Também em 1893, em 27 de agosto, tinha sido inaugurado o primeiro cabo a unir a estação de Carcavelos com a Ilha de S.Miguel, através de um telegrama enviado pelo Rei D.Carlos para Ponta Delgada. Daqui, através de uma derivação, o cabo chegava à Horta.
Anos antes, em oito de agosto de 1870, tinha sido o seu pai, D.Luís, a receber na Ajuda um telegrama da sua Tia, a Rainha Vitória, a celebrar a ligação por cabo entre Portugal (Carcavelos) e Inglaterra (Porthcurno), numa altura em que o cabo que ligava Londres à Índia, já passava nos nossos fundos marinhos.
A partir de 1899, os Açores tinham ficado ligados ao mundo por debaixo de água, com a instalação de cabos telegráficos, americanos, alemães e italianos, passando a Horta ao estatuto privilegiado e raro, de estação telegráfica internacional.
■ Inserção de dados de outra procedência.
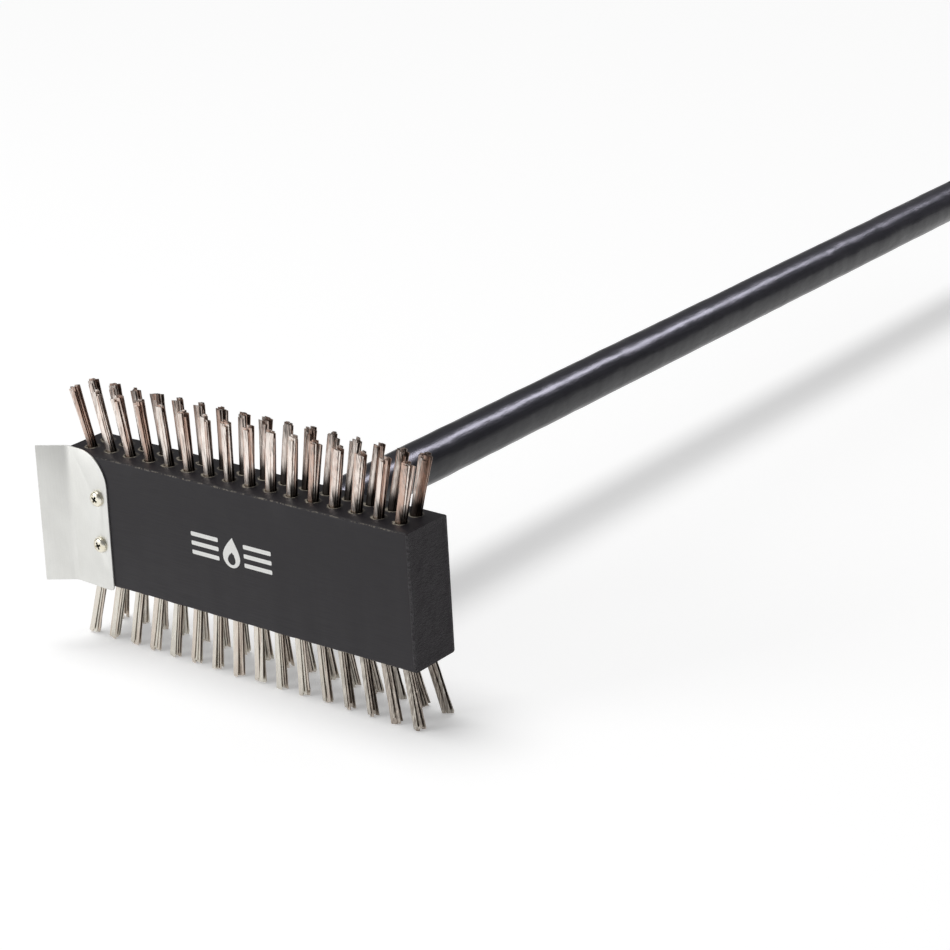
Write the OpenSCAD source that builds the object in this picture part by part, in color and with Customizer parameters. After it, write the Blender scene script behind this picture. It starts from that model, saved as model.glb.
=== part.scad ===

Os cabos submarinos chegavam à ilha pela praia da Alagoa, e daqui eram conduzidos através de condutas enterradas até à Trinity House.
Com aquela notícia, o pessoal alemão foi expulso da Trinity House, e expatriado por caminhos ínvios para a vaterland no primeiro navio a escalar a ilha, mesmo que o seu destino fosse o círculo polar ártico, e os restantes foram encaminhados para a Terceira.
Os que permaneceram na ilha, sem mais que fazer, tornaram-se oficialmente nefelibatas, e clandestinamente apoiantes da causa germânica local, por todos os meio possíveis.
Um deles, e que nunca ficou cabalmente esclarecido, foi a criação do Consulado da Pomerânia no Pico, através do qual, com recurso a todos os estratagemas, foram feitas – também nunca completamente esclarecidas – entregas preciosas de carvão aos navios do Almirante Von Terpitz, que escalavam as baías inacessíveis do arquipélago.
Quatro anos depois, no final da guerra, o Tratado de Versalhes formalizou a interdição alemã aos seus cabos submarinos que aportavam à Horta, entregando-os à companhia inglesa e a uma empresa francesa, criada oportunisticamente naquela altura, que desinteressada no assunto, acabou por ceder a sua parte à mesma companhia inglesa.
Este predomínio britânico, seria contudo contrabalançado a partir de 1928, com a presença de uma outra companhia norte-americana, a Western Union Telegraph Coy, e pouco depois pela chegada de interesses italianos.
Tudo isto sem que os alemães mostrassem a mínima vontade de abandonar a ilha paradisíaca.
Muito menos quando, estranhamente em 1919, a colónia alemã conseguiu finalmente construir o seu bairro residencial, um conjunto de cinco edifícios, para alojar os funcionários da desativada D.A.T. e respetivas famílias, que graças à competência técnica daqueles, nunca deixaram de prestar colaboração às restantes operadoras.
Dessa unidade arquitetónica, ainda hoje visitável, e conhecida precisamente como Colónia Alemã, destaca-se uma pequena e graciosa torre para albergar um relógio, e que naturalmente se passou a chamar a Casa do Relógio.
Mas talvez o destaque maior de todo o espaço, fique por conta de um conjunto precioso de vitrais retratando a heráldica das diversas regiões da Alemanha do Kaiser Guilherme II.
Fabricados em 1912 em Colónia, pelos muito conhecidos Schneiders & Schmolz, incorporando as finíssimas areias da Boémia, teriam seguramente sido encomendados e destinados a um dos palácios de Potsdam, Berlim ou Dresden, não fora as agruras da política e da guerra.
Provavelmente sem espaço nas cidades andinas da Bolívia, ou numa Academia Luterana nas margens do Lago Tanganica, os vitrais vieram para nosso grande prazer parar à Horta, no final dos anos vinte do século XX, e já por intervenção da República de Weimar, onde se integraram admiravelmente à arquitetura refinada da cidade açoriana.
Entretanto, alheio a tudo isto, anos mais tarde, no primeiro dia de setembro de 1939, chegava à Joint Station, herdeira da Trinity House, a notícia de que a Alemanha tinha começado a guerra.
Julgando que se tratava, mesmo muitos anos depois, de uma notícia repetida, o coordenador do centro limitou-se a despachar, e até a lápis.
Outra vez?
Na dúvida, dois dias depois o navio inglês Mirror cortava novamente o cabo alemão.